## Exercise
Everything from the first line to the line containing "passes through it." is to be repeated exactly; nothing past it.

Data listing
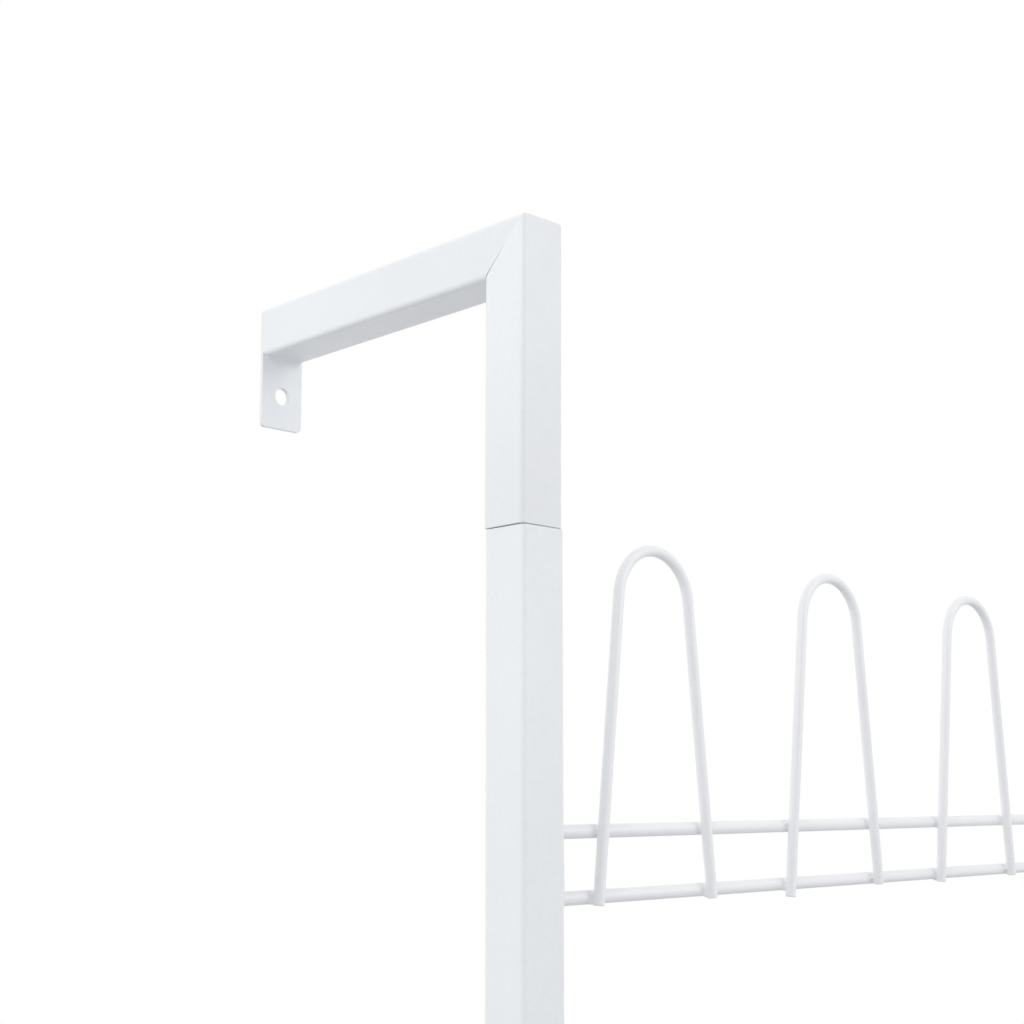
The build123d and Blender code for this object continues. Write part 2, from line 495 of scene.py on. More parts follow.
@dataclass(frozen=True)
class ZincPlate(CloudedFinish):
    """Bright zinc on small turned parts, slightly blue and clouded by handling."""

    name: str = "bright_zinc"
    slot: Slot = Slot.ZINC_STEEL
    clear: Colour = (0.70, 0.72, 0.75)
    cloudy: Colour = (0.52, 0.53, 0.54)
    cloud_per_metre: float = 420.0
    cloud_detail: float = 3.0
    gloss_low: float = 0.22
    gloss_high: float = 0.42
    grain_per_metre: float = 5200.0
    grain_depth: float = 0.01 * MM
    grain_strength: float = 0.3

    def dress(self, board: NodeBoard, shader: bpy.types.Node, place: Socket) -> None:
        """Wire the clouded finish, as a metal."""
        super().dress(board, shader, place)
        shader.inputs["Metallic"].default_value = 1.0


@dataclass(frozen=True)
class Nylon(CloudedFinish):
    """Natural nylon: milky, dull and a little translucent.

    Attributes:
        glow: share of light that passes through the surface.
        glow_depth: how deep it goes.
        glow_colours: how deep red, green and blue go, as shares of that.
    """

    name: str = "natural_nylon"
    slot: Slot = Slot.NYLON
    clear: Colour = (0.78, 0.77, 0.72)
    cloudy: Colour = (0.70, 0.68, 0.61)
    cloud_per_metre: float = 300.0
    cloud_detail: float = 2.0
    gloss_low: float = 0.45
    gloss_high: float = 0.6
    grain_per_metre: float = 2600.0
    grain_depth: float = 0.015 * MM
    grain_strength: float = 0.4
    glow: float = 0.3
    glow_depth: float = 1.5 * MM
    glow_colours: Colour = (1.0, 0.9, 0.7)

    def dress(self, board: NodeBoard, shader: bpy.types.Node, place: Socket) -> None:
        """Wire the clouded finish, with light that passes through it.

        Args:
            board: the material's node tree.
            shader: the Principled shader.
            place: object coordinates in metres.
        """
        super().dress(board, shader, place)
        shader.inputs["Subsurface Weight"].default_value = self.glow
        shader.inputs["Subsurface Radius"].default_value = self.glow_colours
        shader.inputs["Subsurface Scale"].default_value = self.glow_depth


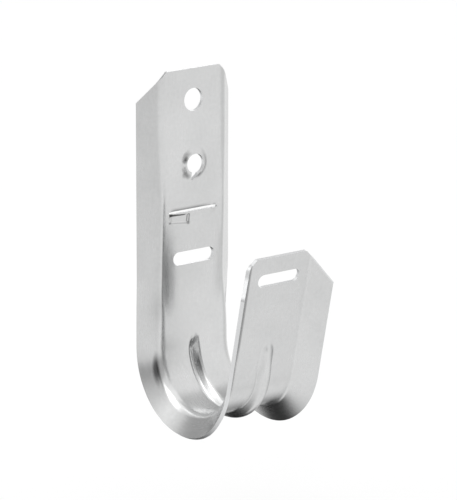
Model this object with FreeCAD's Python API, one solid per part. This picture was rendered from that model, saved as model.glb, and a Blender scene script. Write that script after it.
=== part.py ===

## Answer to this problem
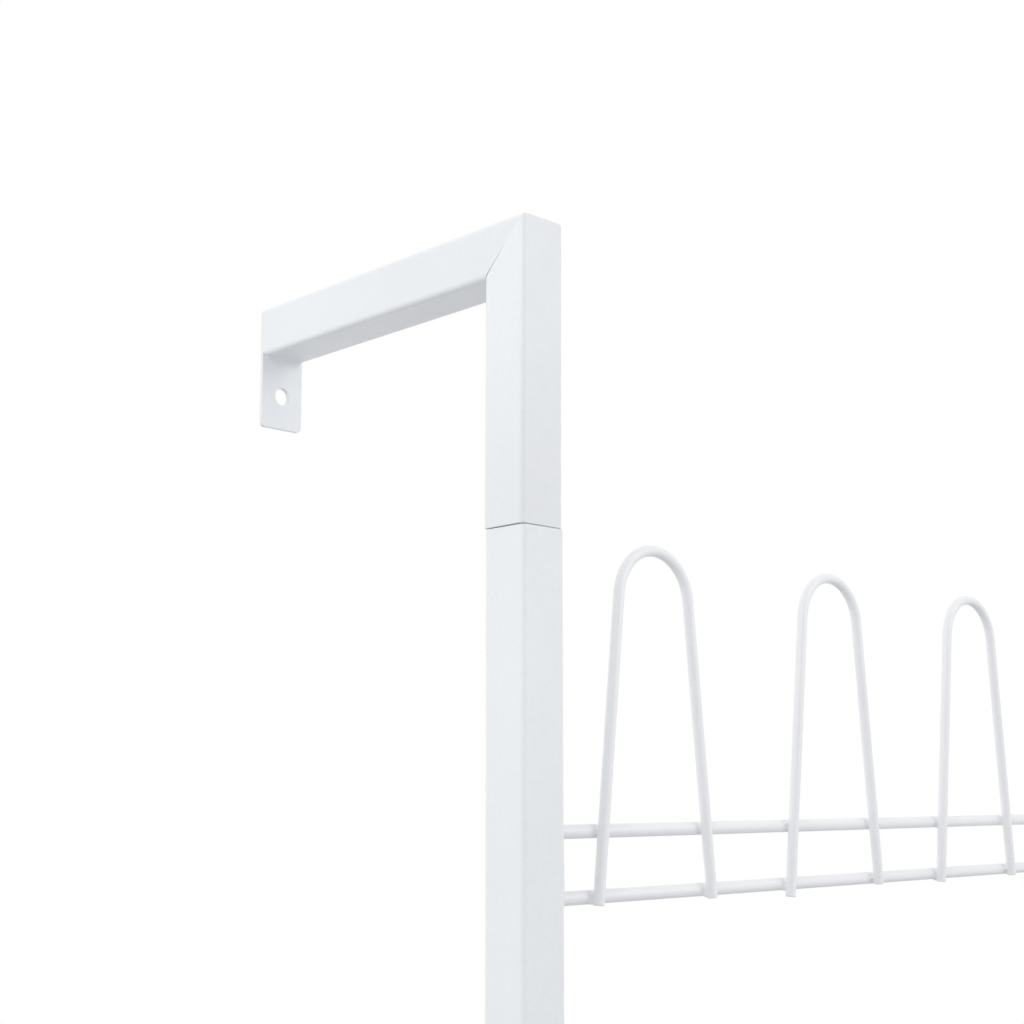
The build123d and Blender code for this object continues. Write part 2, from line 495 of scene.py on. More parts follow.
@dataclass(frozen=True)
class ZincPlate(CloudedFinish):
    """Bright zinc on small turned parts, slightly blue and clouded by handling."""

    name: str = "bright_zinc"
    slot: Slot = Slot.ZINC_STEEL
    clear: Colour = (0.70, 0.72, 0.75)
    cloudy: Colour = (0.52, 0.53, 0.54)
    cloud_per_metre: float = 420.0
    cloud_detail: float = 3.0
    gloss_low: float = 0.22
    gloss_high: float = 0.42
    grain_per_metre: float = 5200.0
    grain_depth: float = 0.01 * MM
    grain_strength: float = 0.3

    def dress(self, board: NodeBoard, shader: bpy.types.Node, place: Socket) -> None:
        """Wire the clouded finish, as a metal."""
        super().dress(board, shader, place)
        shader.inputs["Metallic"].default_value = 1.0


@dataclass(frozen=True)
class Nylon(CloudedFinish):
    """Natural nylon: milky, dull and a little translucent.

    Attributes:
        glow: share of light that passes through the surface.
        glow_depth: how deep it goes.
        glow_colours: how deep red, green and blue go, as shares of that.
    """

    name: str = "natural_nylon"
    slot: Slot = Slot.NYLON
    clear: Colour = (0.78, 0.77, 0.72)
    cloudy: Colour = (0.70, 0.68, 0.61)
    cloud_per_metre: float = 300.0
    cloud_detail: float = 2.0
    gloss_low: float = 0.45
    gloss_high: float = 0.6
    grain_per_metre: float = 2600.0
    grain_depth: float = 0.015 * MM
    grain_strength: float = 0.4
    glow: float = 0.3
    glow_depth: float = 1.5 * MM
    glow_colours: Colour = (1.0, 0.9, 0.7)

    def dress(self, board: NodeBoard, shader: bpy.types.Node, place: Socket) -> None:
        """Wire the clouded finish, with light that passes through it.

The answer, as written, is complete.